By the 1950s, Stradling was assisting other DPs such as Bob Surtees (Music for Millions), Paul Vogel (on Red Skelton comedies), and operating for Frank Phillips on Gunsmoke. A prize pupil of natural looking hard-light, the up-and-coming Stradling exemplified many of his father’s teachings: a solid work ethic and good nature on set. On shooting with his DP dad, Stradling commented proudly, “Since he was my father, I had to cut the mustard myself … which made me better.”
A decade later, Stradling was immersed in Westerns. He especially enjoyed the five films done with director Bert Kennedy. From the James Garner comedic, gun-slinger classics, Support Your Local Sheriff (and Gunfighter), to the Frank Sinatra-driven Dirty Dingus Magee (along with a couple of Robert Mitchum flicks thrown in), Stradling rose to the photographic challenge. “Understanding all of the mechanics and the how-to-make-it-work aspects of shooting Westerns kept it interesting,” the retired DP said.
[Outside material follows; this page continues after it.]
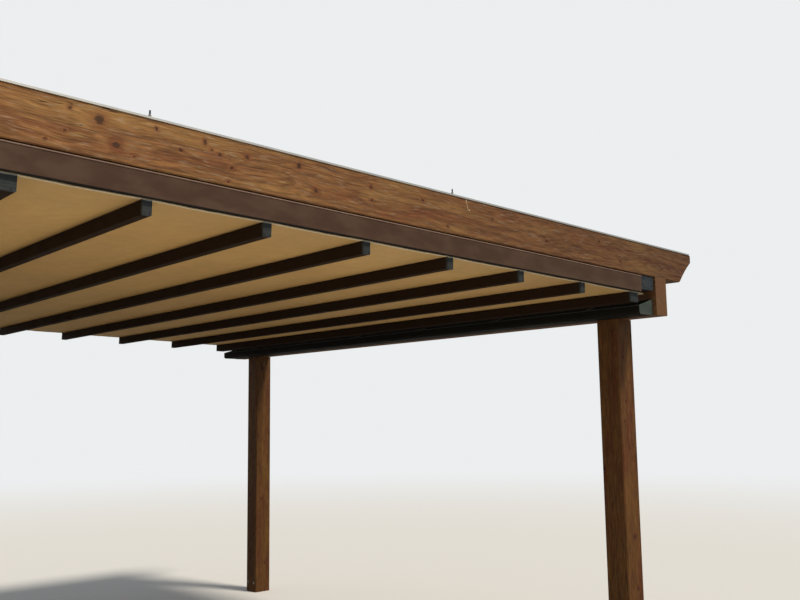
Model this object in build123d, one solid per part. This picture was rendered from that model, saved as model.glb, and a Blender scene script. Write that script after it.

One of Stradling’s toughest pictures, which also garnered critical acclaim, was Arthur Penn’s Little Big Man. “We did the winter exteriors in Vancouver,” Stradling remembered. “And at 40 degrees below zero, it hurt just to take out your meter.” When pressed for a story about the battle sequences, Harry demurred and admitted to operating a camera, one handed, on horseback, wardrobed and made-up like an Indian. “I was saddle sore for a week,” he said about the “seat-of-his-pants” cinematography.
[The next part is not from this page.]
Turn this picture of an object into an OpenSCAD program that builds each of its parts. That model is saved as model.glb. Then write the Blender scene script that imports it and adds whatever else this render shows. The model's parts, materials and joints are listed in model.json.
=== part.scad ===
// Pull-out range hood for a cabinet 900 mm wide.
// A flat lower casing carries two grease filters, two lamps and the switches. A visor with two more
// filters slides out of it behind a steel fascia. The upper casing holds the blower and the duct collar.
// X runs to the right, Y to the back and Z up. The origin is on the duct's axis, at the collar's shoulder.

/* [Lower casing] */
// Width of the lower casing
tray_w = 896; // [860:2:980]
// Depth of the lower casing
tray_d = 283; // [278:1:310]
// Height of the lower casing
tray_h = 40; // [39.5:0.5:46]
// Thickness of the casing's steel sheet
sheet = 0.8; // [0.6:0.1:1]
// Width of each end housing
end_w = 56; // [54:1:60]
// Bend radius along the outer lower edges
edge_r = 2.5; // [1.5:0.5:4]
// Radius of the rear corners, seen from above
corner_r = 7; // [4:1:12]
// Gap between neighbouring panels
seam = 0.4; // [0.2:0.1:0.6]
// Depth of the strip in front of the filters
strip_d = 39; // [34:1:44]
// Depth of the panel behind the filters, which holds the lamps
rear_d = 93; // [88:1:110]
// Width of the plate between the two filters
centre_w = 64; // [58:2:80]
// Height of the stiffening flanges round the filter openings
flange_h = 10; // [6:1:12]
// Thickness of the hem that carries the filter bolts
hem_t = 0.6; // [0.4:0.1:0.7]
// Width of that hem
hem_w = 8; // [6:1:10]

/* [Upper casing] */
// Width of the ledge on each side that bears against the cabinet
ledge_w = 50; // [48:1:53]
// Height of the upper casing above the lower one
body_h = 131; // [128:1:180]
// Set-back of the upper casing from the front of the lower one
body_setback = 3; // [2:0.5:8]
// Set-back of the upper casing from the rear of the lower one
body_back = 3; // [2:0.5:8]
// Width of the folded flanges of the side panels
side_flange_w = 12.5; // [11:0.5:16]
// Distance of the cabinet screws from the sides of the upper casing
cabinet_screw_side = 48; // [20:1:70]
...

As he dealt with his father’s passing, Stradling also experienced professional success and subsequent comparisons to his dad. Stradling proved he was truly his own man while shooting The Way We Were, for which he received an Oscar nomination for best cinematography. He lighted Barbra Streisand with a beauty light set-up that she had never seen before. Joking with the DP, Streisand said, “Your father never did it like that!” Harry Jr. calmly answered, “That’s because I never showed him how.”
Stradling also received an Oscar nomination for best cinematography for 1776 and an Emmy nom for the TV miniseries George Washington. When asked about his success, he said. “You’re only as good as your crew.” Rattling off names like Tim Vanick, Dick Minardus, Bob Stradling (Harry’s son, named after his mentor, Robert Surtees), and key grip Tommy May, Stradling said, “They were all top-notch professionals who were considered trusted eyes that could see problems and fix them.”
The following twenty years of Stradling’s career, whether photographically master-minding Midway or lensing the John Sturges good-cop-fighting-corruption thriller McQ, he was a DP in demand. From directors Sam Peckinpah to Billy Wilder, and Blake Edwards to Richard Brooks, Stradling worked well with every big hitter in Tinseltown. Stars like John Wayne, Henry Fonda, Liz Taylor, James Coburn, Jack Lemmon and Katharine Hepburn (the list is endless) were all lighted, lensed and liked by the camera of Harry Stradling Jr.
At interview’s end, I asked Harry for advice for future DPs and his take on the business. As to the biz, his only regret is not making a film with Tom Hanks. Regarding advice, he offered: “Always listen to the director. He’s the boss of the film. And always make the ladies look good.”